Ma a zavorrare il mercato c’è, soprattutto in Italia, lo zampino del fisco che penalizza gli acquisti di privati ed aziende. Oltre all’Iva al 22% più alta rispetto agli altri grandi paesi europei che spaziano dal 19% tedesco al 20% medio di tutti gli altri, c’è il gigantesco problema della ridottissima deducibilità fiscale delle auto aziendali in Italia, cosa che ne limita anche l’acquisto. Le auto acquistate da aziende nel 2023 sono state il 67,2% del totale in Germania, il 57% nel Regno Unito, il 53,4% in Francia, il 55,9% in Spagna e soltanto il 44,5% in Italia.

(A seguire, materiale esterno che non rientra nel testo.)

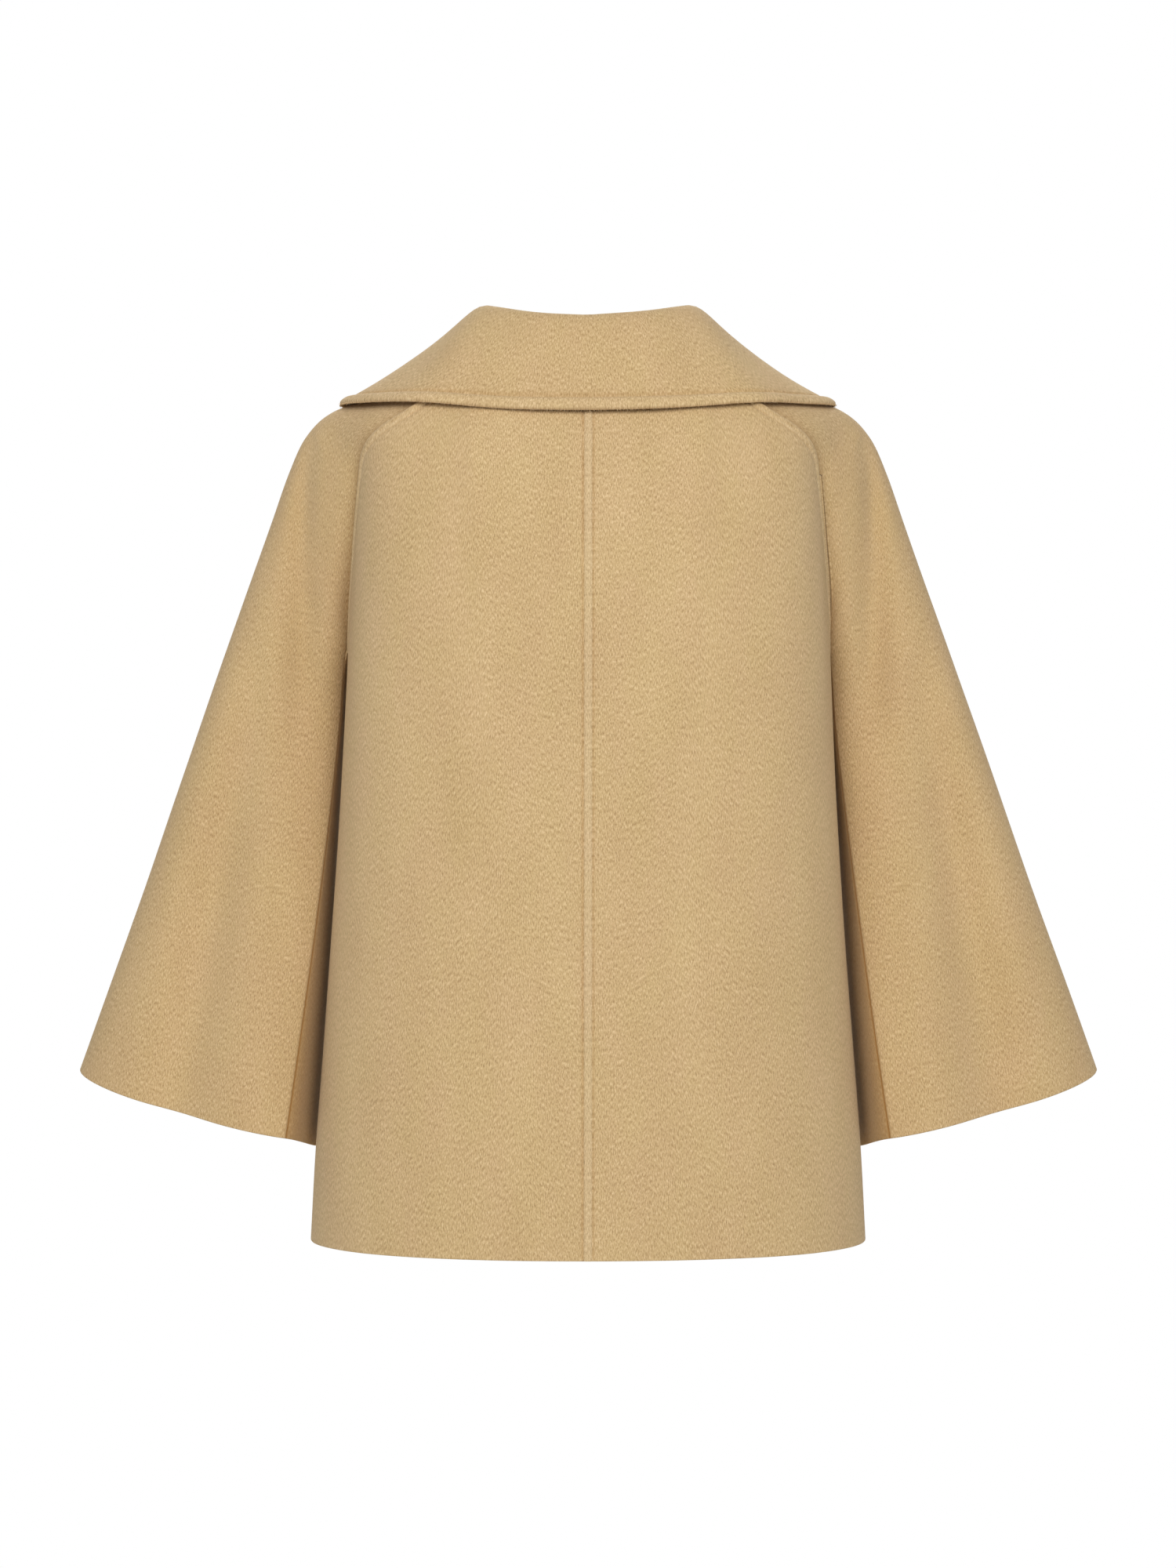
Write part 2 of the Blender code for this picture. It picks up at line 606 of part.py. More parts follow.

Lo zampino del fisco italiano sull’auto aziendale è semplicemente vessatorio. Un confronto della situazione tra i cinque maggiori Paesi dell’Unione europea con un prezzo, Iva esclusa, di 40.000 euro che con l’Iva (deducibile in Italia solo al 40% contro il 100% degli altri paesi) in Italia sale a 48.800 euro, in Spagna siamo a quota 48.400 euro, in Francia e in Gran Bretagna siamo a quota 48.000 euro, mentre in Germania scende a 47.600 grazie al 19% di Iva. Il problema è dato dalle quote di deducibilità fiscale con la parte che rimane a carico di aziende e professionisti: per la stessa auto dell’esempio precedente, questa è di ben 41.665 euro in Italia, di 21.700 euro in Francia, di 25.800 in Gran Bretagna e 0 (z-e-r-o) in Germania e Spagna. Una situazione che vede la competitività del sistema produttivo italiano zavorrato da costi indeducibili decisamente più alti rispetto ai concorrenti europei, con una Spagna che riesce a correre indiscutibilmente più dell’Italia proprio grazie ad un fisco meno rapace.